Igor Zabel, the renowned Slovenian curator, chose him as a guest artist at the 50th Venice Biennale (2003) where Stilinović exhibited his work Dictionary – Pain (2000–2003) in which he used white colour to blank out many of the definitions of words in a dictionary replacing them with the word pain.. In 2017, he was selected as one of 120 artists in the world to participate in the 57th International Art Exhibition, VIVA ARTE VIVA, curated by Christine Macel.

His works belong to many museum and gallery collections, including the Museum of Modern Art, New York and Centre Georges Pompidou in Paris, museums of modern art collections in Stockholm, Vienna, Ljubljana, Zagreb and Banja Luka and in private collections such as the Filip Trade Collection, Zagreb.

== Works and publications ==
- Stilinović, Mladen, I Want to Go Home – Artist Book 1927–2006 (Centre for Women's Studies, Zagreb, 2008).

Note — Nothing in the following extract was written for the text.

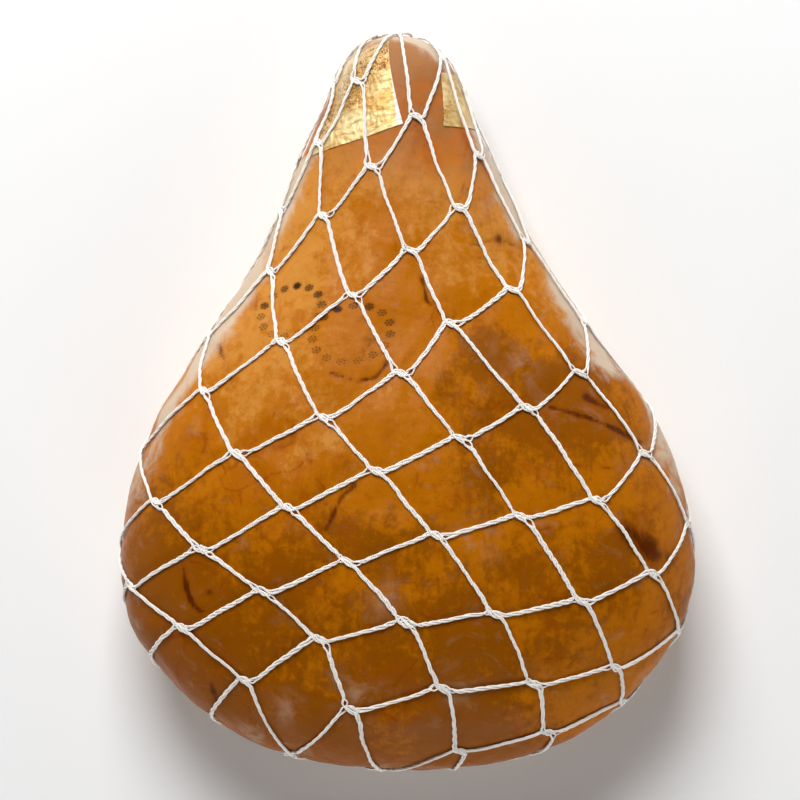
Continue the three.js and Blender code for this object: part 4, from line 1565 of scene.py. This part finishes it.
@dataclass
class FoilLabel:
    """A crumpled foil label on the rind: a four-cornered sheet under the net.

    Its crumple is the sum of triangle waves in many directions, which leaves flat facets with
    straight creases between them.
    """

    ham: Ham
    name: str
    node: str
    # (turn, along): near the tip on the +X side, near the tip on the -X side, then far -X, far +X
    corners: tuple[tuple[float, float], ...]
    paper_width: float = 0.0
    # share of the width where a fold lies, and its rise
    folds: tuple[tuple[float, float], ...] = ()
    fold_width: float = 0.7
    fold_slant: float = 0.02
    net_press: float = 0.7
    net_reach: float = 2.0
    # along a slanting band from near the sheet's edge towards the tip, the gold is darkened as painted shade
    # and brown specks gather: where it starts down the sheet, its slope and its reach
    tarnish_and_shade_start: float = 0.1
    tarnish_and_shade_slope: float = 0.5
    tarnish_and_shade_reach: float = 0.32
    paper_start: float = 0.42
    paper_blur: float = 0.006
    crease_bend: tuple[float, float] = (0.9, 12.0)
    cells: tuple[int, int] = (130, 130)
    gap: float = 0.3
    thickness: float = 0.12
    crumple: float = 0.024
    creases: int = 50
    crease_lengths: tuple[float, float] = (1.3, 5.5)
    tarnish_and_shade: float = 1.0
    seed: int = 21

    def build(self, material: Material) -> None:
        """Makes the sheet, and gives it its thickness."""
        down, across = np.meshgrid(*(np.linspace(0.0, 1.0, n) for n in self.cells), indexing="ij")
        down, across = down.ravel(), across.ravel()
        near_right, near_left, far_left, far_right = np.array(self.corners)
        place = ((1 - down) * (1 - across))[:, None] * near_right
        place = place + ((1 - down) * across)[:, None] * near_left
        place = place + (down * across)[:, None] * far_left
        place = place + (down * (1 - across))[:, None] * far_right
        turn, along = place.T
        skin = self.ham.skin
        points, normals = skin.place(turn, along), skin.normal(turn, along)
        distance, _ = self.ham.net.nearest(points)
        flat = np.stack([(turn - turn.mean()) * skin.girth(along), along], axis=1)
        pressed = 1.0 - self.net_press * bell(distance, self.net_reach)
        height = self.gap + self._crumpled(flat) * pressed
        width = np.ptp(flat[:, 0])
        for part, rise in self.folds:
            height += rise * bell((across - part + self.fold_slant * down) * width, self.fold_width)
        points = points + normals * (self.ham.heights(points, normals) + height)[:, None]
        quads = grid_quads(*self.cells, False)
        # a slanting band near the sheet's edge towards the tip: partly painted shade, partly where brown
        # specks gather
        aside = down - self.tarnish_and_shade_start - self.tarnish_and_shade_slope * across
        tarnish_and_shade = self.tarnish_and_shade * bell(aside, self.tarnish_and_shade_reach)
        edge = self.paper_width * smoothstep(self.paper_start, 1.0, down) / width
        paper = 0.0 * across
        if self.paper_width:
            paper = smoothstep(edge + self.paper_blur, edge - self.paper_blur, across)
        # the foil takes the painted reflection of the steep sides, as the rind does
        attributes = {"tarnish_and_shade": tarnish_and_shade, "paper": paper, "painted_rim_sheen": self.ham.painted_rim_sheen(points, normals)}
        piece = make_piece(self.name, points, [quads], material, attributes)
        shell = piece.modifiers.new("thickness", "SOLIDIFY")
        shell.thickness = self.thickness * MM
        shell.offset = 1.0
        finish_piece(piece, Slot.FOIL, self.node)

    def _crumpled(self, flat: Array) -> Array:
        """Crumple of the sheet over its unrolled places."""
        rng = np.random.default_rng(self.seed)
        angles = rng.uniform(0.0, TAU, self.creases)
        lengths = rng.uniform(*self.crease_lengths, self.creases)
        phases = rng.uniform(size=self.creases)
        bend, scale = self.crease_bend
        bends = [Ripple(scale, self.seed + k)(flat) for k in range(2)]
        bent = flat + bend * np.stack(bends, axis=1)
        ways = np.stack([np.cos(angles), np.sin(angles)]) / lengths
        waves = np.abs(np.mod(bent @ ways + phases, 1.0) - 0.5) * 4.0 - 1.0
        return self.crumple * (waves @ np.sqrt(lengths / lengths.mean()))


# ---------------------------------------------------------------- studio


@dataclass(frozen=True)
class Studio:
    """A pale floor, soft lights and the camera straight above."""

    camera_height: float = 2.0
    lens: float = 161.7
    aim: tuple[float, float] = (-0.0035, 0.0004)
    zenith: float = 0.03
    horizon: float = 1.3
    # heights between which the surround dims, as the sine of the angle
    dimming: tuple[float, float] = (0.15, 0.5)
    floor_reach: float = 6000.0
    floor_colour: tuple[float, ...] = (0.94, 0.94, 0.94, 1.0)
    # name, place, side and power
    softboxes: tuple[tuple[str, tuple[float, float, float], float, float], ...] = (
        ("key_softbox", (-0.3, 1.7, 1.75), 1.3, 67.0),
        ("fill_softbox", (0.3, -1.9, 0.65), 1.2, 12.0),
    )

    def build(self) -> None:
        """Makes the floor, the world, the lights and the camera."""
        self._floor()
        self._world()
        for softbox in self.softboxes:
            self._light(*softbox)
        self._camera()
        bpy.context.scene.view_settings.view_transform = "Standard"

    def _floor(self) -> None:
        """A wide plain plane at the table's height."""
        corners = np.array([[-1, -1, 0], [1, -1, 0], [1, 1, 0], [-1, 1, 0]], float) * self.floor_reach
        s = Shader("pale_floor")
        s.set(Base_Color=self.floor_colour, Roughness=0.9, Specular_IOR_Level=0.2)
        floor = make_piece("floor", corners, [np.array([[0, 1, 2, 3]])], s.material)

    def _world(self) -> None:
        """A surround that is bright round the horizon and dim overhead."""
        world = bpy.data.worlds.new("surround")
        world.use_nodes = True
        nodes, links = world.node_tree.nodes, world.node_tree.links
        place = nodes.new("ShaderNodeTexCoord")
        split = nodes.new("ShaderNodeSeparateXYZ")
        links.new(place.outputs["Generated"], split.inputs[0])
        fade = nodes.new("ShaderNodeMapRange")
        fade.interpolation_type = "SMOOTHSTEP"
        links.new(split.outputs[2], fade.inputs["Value"])
        limits = (*self.dimming, self.horizon, self.zenith)
        for key, value in zip(("From Min", "From Max", "To Min", "To Max"), limits):
            fade.inputs[key].default_value = value
        background = nodes["Background"]
        background.inputs[0].default_value = (1.0, 1.0, 1.0, 1.0)
        links.new(fade.outputs["Result"], background.inputs[1])
        bpy.context.scene.world = world

    def _light(self, name: str, at: tuple[float, float, float], size: float, power: float) -> None:
        """A square softbox that faces the ham."""
        data = bpy.data.lights.new(name, "AREA")
        data.shape = "SQUARE"
        data.size = size
        data.energy = power
        light = bpy.data.objects.new(name, data)
        light.location = at
        light.rotation_mode = "QUATERNION"
        light.rotation_quaternion = (-Vector(at)).to_track_quat("-Z", "Y")
        bpy.context.scene.collection.objects.link(light)

    def _camera(self) -> None:
        """Looks straight down, with +Y up in the frame."""
        data = bpy.data.cameras.new("camera")
        data.lens = self.lens
        data.sensor_width = 36.0
        data.clip_end = 20.0
        camera = bpy.data.objects.new("camera", data)
        camera.location = (*self.aim, self.camera_height)
        bpy.context.scene.collection.objects.link(camera)
        bpy.context.scene.camera = camera


def main() -> None:
    """Builds the pieces in order."""
    logging.basicConfig(level=logging.INFO, format="%(name)s %(message)s")
    skin = Skin()
    lattice = Lattice(skin)
    net = Net(skin, lattice)
    ham = Ham(skin, net)
    ham.build(RindFinish().build())
    net.build(CottonFinish("net_cotton", (250, 246, 240), (228, 220, 211)).build())
    string = CottonFinish("tie_twine", (226, 212, 184), (190, 172, 140), 3.0).build()
    outside = np.array([1.0, 0.0, 0.0])
    for end, gather, knot_side in (("shank", lattice.shank, outside), ("butt", lattice.butt, -outside)):
        way = unit(np.array(gather.way))
        Tie(f"{end}_twine", f"{end}_tie", net.neck_start(gather), way, knot_side).build(string)
    foil = FoilFinish().build()
    left = ((0.46, 17.0), (0.29, 38.0), (0.325, 88.0), (0.512, 71.0))
    right = ((0.8, 41.0), (0.63, 41.0), (0.598, 72.0), (0.77, 72.0))
    folds = ((0.93, 0.4), (0.86, -0.2), (0.8, 0.3))
    FoilLabel(ham, "left_foil", "foil_label_left", left, paper_width=3.0, folds=folds).build(foil)
    FoilLabel(ham, "right_foil", "foil_label_right", right, tarnish_and_shade=0.35, seed=33).build(foil)
    Studio().build()


if __name__ == "__main__":
    main()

- Beroš, Nada, Milovac, Tihomir, Stipančić, Branka & Zabel, Igor, Mladen Stilinović: Pain (exh. catalogue, Venice Biennale, MSU, Zagreb, 2003).
- Beroš, Nada, Milovac, Tihomir & Dragojević Danijel, Mladen Stilinović: Exploitation of the Dead (exh. catalogue; MSU, Zagreb, 2001).
- Bryzgel, Amy: Artist Books by Mladen Stilinović (Part of the MoMA Library’s collection, 2017).